State the grain of a transaction fact in one sentence.
One row per business event at the moment it occurs (e.g., order line, journal line) with event timestamp and keys.
Define a conformed dimension
A standardized, shared dimension used by multiple facts with consistent keys/attributes.
Difference between a periodic snapshot and a transaction fact.
Snapshot records state at intervals; transaction records events as they happen.
Distinguish a metric from a dimension attribute
Metric = numeric measure to aggregate; attribute = descriptor for slicing/filtering.
Name one row‑level and one aggregate validation to run nightly.
Row: not‑null, referential integrity; Aggregate: record counts or totals by period vs source.
Match each fact type to an example grain: Transaction, Periodic Snapshot, Accumulating Snapshot.
Transaction → per event (e.g., order line). Periodic Snapshot → per entity per period (e.g., account‑month). Accumulating Snapshot → per process instance across milestones (e.g., order from placed→shipped→delivered).
Why use surrogate keys in dimensions?
Stability across source changes, enable SCD versions, decouple natural key volatility.
When is SCD Type 1 preferable to Type 2?
For non‑audited corrections or where only current value matters (e.g., standardized name).
Name two artifacts that tame conflicting business terms.
Business glossary with owners and semantic/BI views reflecting agreed rules.
What belongs in UAT acceptance criteria for a new dashboard?
DoD, named test cases with expected values, data currency/SLA, and sign‑off owner.
Your reporting shows double counts after adding cancellations. What grain change most likely fixes it?
Model at the line‑level event grain (separate events for create/cancel/return) or use an accumulating snapshot with milestone flags instead of aggregating at the order header.
What structure supports rollups across ragged or dated hierarchies?
A hierarchy bridge (parent‑child with effective dates or path enumeration).
Name one reliable way to detect attribute change for SCD2.
Compare a hash of attributes (or column‑by‑column) and start a new version when it differs.
Two discovery questions that lock the fact design.
“One row per what?” and “When is the event measured?” (plus ‘how are updates handled?’ acceptable).
Two tests that catch broken joins in a transactional fact.
Orphan foreign keys check; double‑count guardrails (totals vs source); scan for duplicate natural keys.
Name two symptoms of the wrong fact grain.
Counts drift with joins; totals vary with dimension filters; hard to reconcile to source; duplicates after reloads.
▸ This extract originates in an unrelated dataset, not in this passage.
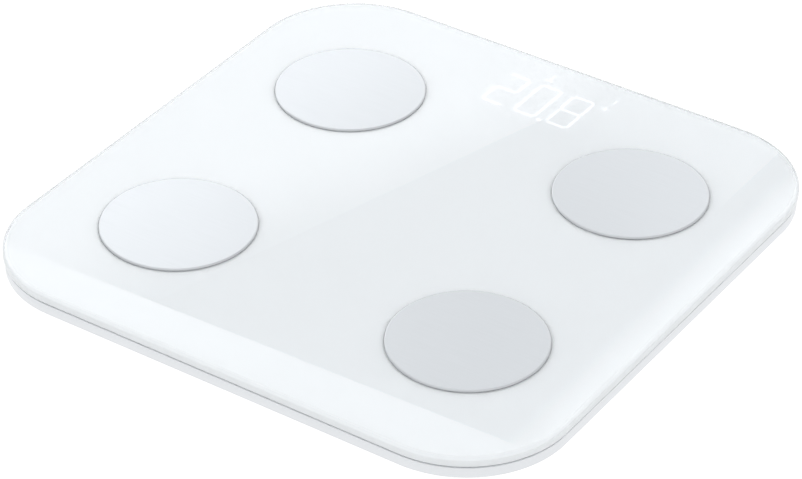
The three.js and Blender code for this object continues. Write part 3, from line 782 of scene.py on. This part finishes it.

How do you model many‑to‑many relationships from facts to multi‑valued dimensions?
Use a bridge table (fact → bridge → dimension) with allocation weights if needed.
Give a grain and two milestone examples for an accumulating snapshot.
Grain: one row per process instance; milestones: e.g., submitted, approved, completed; store dates and cycle times.
Which artifact keeps sprint scope stable while saving ideas for later?
Sprint backlog for now; product backlog/parking lot for later.
Which three metadata fields make audits happier?
Source system/table, load timestamp/batch id, transform version (e.g., git hash).